I should note at the outset that the course that I am attending is well below my own particular blend of internet chops.  The reason that I am enrolled in the class is because I originally believed that I would need to attend the course to get the final credit necessary to move to the final lateral column on the salary scale (the fabled MA+75 category—the final leveling up 100 in the RPG that is my professional life).  As it so happened, I didn’t need to take the course at all, but a particular contractual wrinkle in my district does not allow the instructor of a course to get paid to run it if less than 10 people take the class, and I was the tenth enrollee in this class.  Etiquette dictated my perseverance.

The course is run by a quality principal in the district, about whom I had heard only good things, but with whom I had never had a meatspace conversation.  We have bantered back and forth about particular items via the district e-mail, but I had never actually spoken a word to her prior to Wednesday evening when I walked in to the class.  I will note that the impression that I had been given seems to be accurate:  She is a capable and knowledgeable individual and as an educator I enjoy watching her teach the class that I am in.  I also enjoy the company of my fellow students, all of whom I have known for years.  Both of these things are major plusses in my book.

From a subject matter standpoint, things are not quite as rosy.  The course is a basic introduction to creating web sites from scratch.  With the exception of me and the instructor, prior to this class, no person in it has had any experience coding html (I don’t even think we’ll broach css), and as such I find myself squarely back in time in a land of beginner web programming.  This isn’t a problem outside of the fact that the teacher in me wants to jump in at almost every juncture to interject a different mode of operation than the one being taught in the class.  I don’t presume to suggest that my preferred alternatives would be any better than the ones being taught, only that they would be mine, and as such, more comfortable to me.  

It could have been a terrible situation, the kind that might send me fleeing far away.  But I have to admit that the teacher is good enough that such a situation didn’t occur.   I really only took issue with one particular choice made by the instructor:  The first thing that we did in class was to go to a remarkably unimpressive website being curated by a teacher in a far away state and take the code of the page for our own use.  Fine.  No problems here.  It’s certainly a common approach.  What seemed silly to me was our pasting of the code in to Notepad for the purpose of editing.  Notepad sucks.  It is not designed to allow for efficient code editing of any stripe, html included.  One might be able to make a case for Nordpad if Dreamweaver CS3 were not sitting on the self-same desktops we were using (though really, why isn’t anyone on Windows not using Notepad++ for any and all coding?).  I hopped over to Adobe’s comfy environment as fast as I could find it and spent some of my remaining time getting some of my more savvy classmates to do the same.  The rest of my time was spend blowing newbie minds with my tag knowledge (“hey, that image looks great—want it to have a border?”)  
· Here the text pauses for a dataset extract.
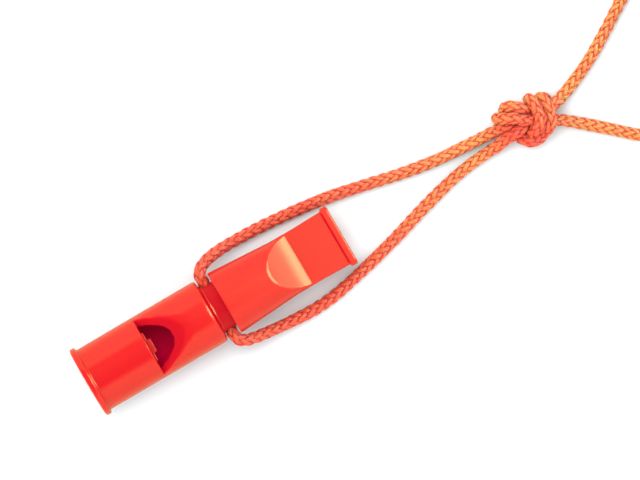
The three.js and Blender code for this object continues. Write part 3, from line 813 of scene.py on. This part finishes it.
class Unit:
    """One whistle unit: mouth face at x = 0, chamber towards +x, window on top, beak below."""

    def __init__(self, length, radii, waist, wall, bore_end, flange, windway, floor, labium_angle,
                 beak, tongue, nose, shoulders):
        self.length, self.wall, self.tongue = length, wall, tongue
        self.flange_width, self.flange_rise = flange
        self.windway_length, self.windway_height = windway
        self.window_floor, self.labium_angle = floor, math.radians(labium_angle)
        self.beak_start, self.beak_run = beak
        self.nose, self.shoulders = nose, shoulders
        self.bore_mouth, self.bore_end = radii[1] - wall, bore_end
        self.waist_to = waist[1]
        self.reach = np.linspace(-8.0, 60.0, 1361)
        outside = np.interp(self.reach, [0.0, waist[0], waist[1], length],
                            [radii[0], radii[1], radii[1], radii[2]])
        soft = np.hanning(81)
        padded = np.pad(outside, 40, mode="edge")
        self.outside = np.convolve(padded, soft / soft.sum(), mode="valid")
        self.block_top = self.bore_mouth - self.windway_height
        self.beaks = {depth: self.beak_line(depth) for depth in (0.0, wall, wall + SEAM_GAP)}

    def beak_line(self, depth):
        """The beak's underside as a height over the length, moved into the barrel by a depth."""
        radius = np.interp(self.beak_start, self.reach, self.outside)
        start = (self.beak_start + depth * BEAK_LEAN, -radius + depth)
        foot = (start[0] - self.beak_run, -self.tongue + depth)
        drop = foot[1] - start[1]
        steeper = BEAK_ENTRY_SLOPE - BEAK_FOOT_SLOPE
        bend_x = start[0] - (drop - BEAK_FOOT_SLOPE * self.beak_run) / steeper
        bend = (bend_x, start[1] + BEAK_ENTRY_SLOPE * (start[0] - bend_x))
        toe = (foot[0] - BEAK_FOOT_FILLET, foot[1])
        heel = (foot[0] + BEAK_FOOT_FILLET, foot[1] - BEAK_FOOT_FILLET * BEAK_FOOT_SLOPE)
        past = (start[0] + 60.0, start[1] - 60.0 * BEAK_ENTRY_SLOPE)
        share = np.linspace(0, 1, 80)[:, None]
        line = [np.array([(-60.0, foot[1])])]
        for a, b, c in ((toe, foot, heel), (heel, bend, start)):
            a, b, c = (np.array(p) for p in (a, b, c))
            line.append((1 - share) ** 2 * a + 2 * share * (1 - share) * b + share ** 2 * c)
        line = np.vstack(line + [np.array([past])])
        keep = np.concatenate([[True], np.diff(line[:, 0]) > 1e-6])
        height = np.interp(self.reach, line[keep, 0], line[keep, 1])
        return height, np.gradient(height, self.reach)

    def round_side(self, p):
        """Outside the barrel's round wall."""
        return np.hypot(p[:, 1], p[:, 2]) - np.interp(p[:, 0], self.reach, self.outside)

    def beak_side(self, p, depth=0.0):
        """Below the beak's underside, or the same surface moved into the barrel."""
        height, slope = self.beaks[depth]
        level = np.interp(p[:, 0], self.reach, height)
        return (level - p[:, 2]) / np.sqrt(1 + np.interp(p[:, 0], self.reach, slope) ** 2)

    def bore_side(self, p, inset=0.0):
        """Outside the bore, which tapers from the windway's end to the far end."""
        radius = np.interp(p[:, 0], [self.waist_to, self.length], [self.bore_mouth, self.bore_end])
        return np.hypot(p[:, 1], p[:, 2]) - radius + inset

    def window(self, p):
        """The wedge cut down to the labium, upright where the windway ends."""
        rise = (p[:, 0] - self.windway_length) * math.tan(self.labium_angle)
        below = rise + self.window_floor - p[:, 2]
        return np.maximum(self.windway_length - p[:, 0], below * math.cos(self.labium_angle))

    def window_edge(self, p):
        """Rounding of the window's edge: slight over the windway, broad along the ramp."""
        share = np.clip((p[:, 0] - self.windway_length - 0.8) / 5.0, 0, 1)
        return EDGE["plain"] + 0.9 * share * share * (3 - 2 * share)

    def rim(self, side, p, edge):
        """The flange: the barrel's own surface raised, between the mouth face and its width."""
        raised = shared(side - self.flange_rise, p[:, 0] - self.flange_width, edge)
        return shared(raised, -p[:, 0], edge)

    def flanged(self, body, side, p):
        """The body cut square at the mouth, with its flange."""
        rounding = 0.6 * self.flange_rise
        body = shared(body, -p[:, 0], EDGE["crisp"])
        return joined(body, self.rim(side, p, rounding), self.flange_rise - rounding)

    def windway_block(self, p, beak_depth):
        """The plug that makes the windway's floor, with a nose between two shoulders."""
        fit = self.bore_side(p, SEAM_GAP)
        top = p[:, 2] - self.block_top
        plug = shared(fit, p[:, 0] - self.windway_length, EDGE["crisp"])
        for length, width in (self.nose, self.shoulders):
            lip = span(p[:, 0], self.windway_length - 2.0, self.windway_length + length)
            lip = np.maximum(lip, np.abs(p[:, 1]) - width / 2)
            lip = np.maximum(lip, span(p[:, 2], self.block_top - 1.5, self.block_top + 2.0))
            plug = joined(plug, np.maximum(lip, fit), 0.1)
        plug = shared(plug, top, EDGE["crisp"])
        return shared(plug, self.beak_side(p, beak_depth), EDGE["plain"])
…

I suppose a case could be made for having people learn html on a plain text editor, but I don’t really buy it.  Learning to code is difficult in the best of environments, and teachers are not code monkeys.  I wonder why it should be made any harder by using a program that both sucks and blows to do it?  Even if there was a philosophical issue with using a costly editor for the purpose, there are certainly plenty of free options for Windows that will at least color-code tags.  Then again, the state of the computer lab that I was working in was easily the worst that I have seen in my district:  Each row of old, blurry, CRT monitors is hooked up to a single PC that is working at full speed to serve as a virtual client for all four monitors in the row.  It’s awful.  Given that, perhaps there are more important fish to fry first, before we start getting picky about our editors.  Still, Dreamweaver is on the computers (!)

Of  course, I am the only student who realizes what a silly situation this is.  The other folks are too busy doing their best sponge impressions, sopping up the mass of html learning that is flying at them, to really pay any attention to the editor they are using.  They don’t even know enough to know how silly it is.  The difficulty of coding html for the first time is married to the difficulty of the programming environment so closely that they can’t tell the difference.  

So, I guess I should just shut up and be glad that at least a few of my colleagues are interested in getting a bit more fluent in a technology that will actually make them more computer literate.  Dreamweaver or Notepad, what does it really matter if you are still learning to close your tags?